The title enclave of Santa Clarita Diet is a familiar setting for a contemporary comedy about the pitfalls of modern marriage. The first episode introduces us to Sheila and Joel Hammond (Drew Barrymore and Timothy Olyphant), a cheerful husband-and-wife real-estate team that lives in sunny Santa Clarita, an affluent, largely white suburb of Los Angeles. But this Netflix original, which debuts on Friday, would like you to know this is not your typical white-people-problems sitcom: The Hammond couple’s biggest issue is not their fading spark but the zombie virus strain that Sheila has apparently contracted. It’s a point the show makes with all the subtlety of its central character vomiting gallons of green sludge all over the pristine white bathroom of an open house. (Pro tip: Don’t watch this show over dinner.)
Santa Clarita Diet drops us right in the middle of its vomit-stained premise and spends its first season exploring the fallout of Sheila’s condition while she and Joel attempt to figure out what’s happened to her. They’re joined in their efforts by their teenage daughter, Abby (a very cute Liv Hewson), and Eric (the charming Skyler Gisondo), the next-door-neighbor who pines for her.
The casting alone is indicative of the show’s “who, me?” shtick. As Sheila, Drew Barrymore dials up her saccharine naiveté, turning in a performance that’s almost a spiritual successor to Never Been Kissed’s Josie Geller in its earnestness. Timothy Olyphant, who’s best known for playing tough, gun-toting vigilantes on Deadwood and Justified, plays against type as Joel, and the strain shows; as the dorky nice guy struggling to help his wife adjust to her new life as a flesh-eater, Olyphant gets more and more annoying as the season goes on, while Barrymore gets funnier.
Over the ten half-hour episodes of its first season, Santa Clarita Diet doubles down on the apparent contradiction at the heart of the series — the contrast between the cheerful, workaday life of the Hammonds and the exaggeratedly icky reality of keeping a pseudo-zombie well-fed and off the neighbors’ radar. The sun-bleached pastels of the Hammond’s cookie-cutter cul-de-sac act as a decoy for the show’s aggressive gross-out humor; a cheerful rendition of “Good Morning” plays while Sheila fills a blender with raw meat; Sheila and Joel use a lot of ironic terms of endearment as they discuss how they’re going to dispose of a dead body or find another victim. “We have to kill somebody today so you can eat them, sweetheart,” Joel reminds his wife. “I know we have to kill someone today,” she replies, “but we have to be parents every day.”
Occasionally these jokes land, but after a couple episodes the combination of aggressive levity and inflated intensity starts to grate. “Look how kooky I am!” the show insists, ad nauseam. But Santa Clarita Diet’s absurdist streak does little to hide a fairly conventional story about a dissatisfied but relatively well-off white person who breaks bad and finds that the gamble pays off. As Sheila and Joel continue to search for a cure, Sheila starts to wonder whether she might not be better off as a flesh-eating murderer than a boring real-estate agent; her friends admit that they used to find her so bland, they didn’t always invite her to their gatherings.

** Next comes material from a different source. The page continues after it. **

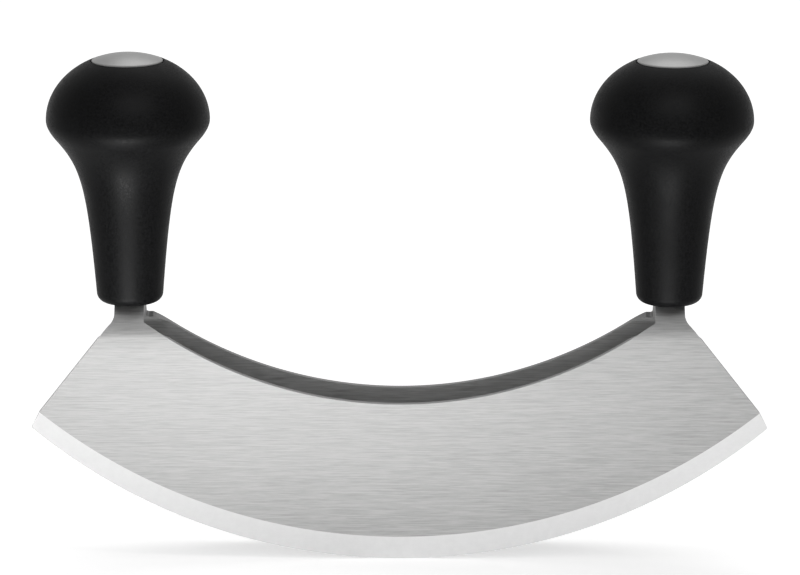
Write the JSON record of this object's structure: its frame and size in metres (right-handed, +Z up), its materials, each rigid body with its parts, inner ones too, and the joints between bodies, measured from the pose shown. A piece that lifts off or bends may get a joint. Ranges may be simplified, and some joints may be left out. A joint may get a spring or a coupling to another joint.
{
  "type": "mincing knife",
  "caption": "Rocking mincing knife: parallel crescent blades set side by side, joined by an upright knob grip at each end.",
  "frame": {"origin": "on the surface that the knife stands on, midway between the two cutting edges and under their lowest points", "axes": "+X along the blades, +Y from the front blade to the rear blade, +Z up towards the grips"},
  "size_m": [0.2296, 0.0508, 0.1592],
  "materials": {
    "blade_steel": "fine brush lines along the blade, with a smoother ground bevel above the edge",
    "grip_plastic": "black, moulded, fine matte grain",
    "cap_steel": "satin, domed",
    "fixing_steel": "plain machined steel, hidden inside the grips"
  },
  "bodies": {
    "root": {"front_blade": "blade_steel", "rear_blade": "blade_steel", "left_grip": "grip_plastic", "right_grip": "grip_plastic", "left_cap": "cap_steel", "right_cap": "cap_steel", "left_tie_stud": "fixing_steel", "right_tie_stud": "fixing_steel", "left_lower_rivet": "fixing_steel", "left_upper_rivet": "fixing_steel", "right_lower_rivet": "fixing_steel", "right_upper_rivet": "fixing_steel", "left_washer": "fixing_steel", "right_washer": "fixing_steel", "left_nut": "fixing_steel", "right_nut": "fixing_steel"}
  },
  "joints": []
}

But now, she’s the life of the party — and her marital relations have never been better. Sure, she can’t feel a heartbeat, no longer bleeds, and her appendages have started falling off, but Sheila and Joel are having “spectacular sex” now that she’s a people-eater. Like Breaking Bad — which concluded its pilot episode with its newly rebellious hero taking his wife by surprise in bed — criminal violence here inevitably leads to great sex.
“This is not who you are,” Joel objects in the first episode. “Maybe it is,” Sheila replies. “Maybe it’s who I want to be.” Sheila’s infection loosens up the whole family — suddenly, she’s cool with Joel’s clandestine pot-smoking habit, and on a whim, takes Abby along to test-drive a Range Rover. “Twenty-three years and you still find a way to keep life exciting,” Joel tells his wife fondly.
At the heart of Santa Clarita Diet is a story that’s ickier than the half-masticated bodies the show shoves under its audience’s nose — a story about white people who upend their unsatisfying if comfortable lives in favor of sexy chaos. And the show’s game of ironic contrasts leads it to iffy moral ground. Sure, Sheila gives into her bloodlust in wild and destructive ways, killing innocent people in the process, but she can’t help it, and anyway, she’s really nice, promise!
In a way, Santa Clarita Diet represents the pinnacle of the contemporary streaming comedy, in which the everyday problems of affluent white people are blown up to matters of life or death. The mayhem Sheila’s infection unleashes destroys innocent lives, but more importantly, it fulfills her. It gives her confidence. It’s a feel-good bloodbath — she may leave a trail of dead bodies in her wake, but boy does she feel alive.
Season 1 of Santa Clarita Diet is available to stream on Netflix on Friday, Feb. 3.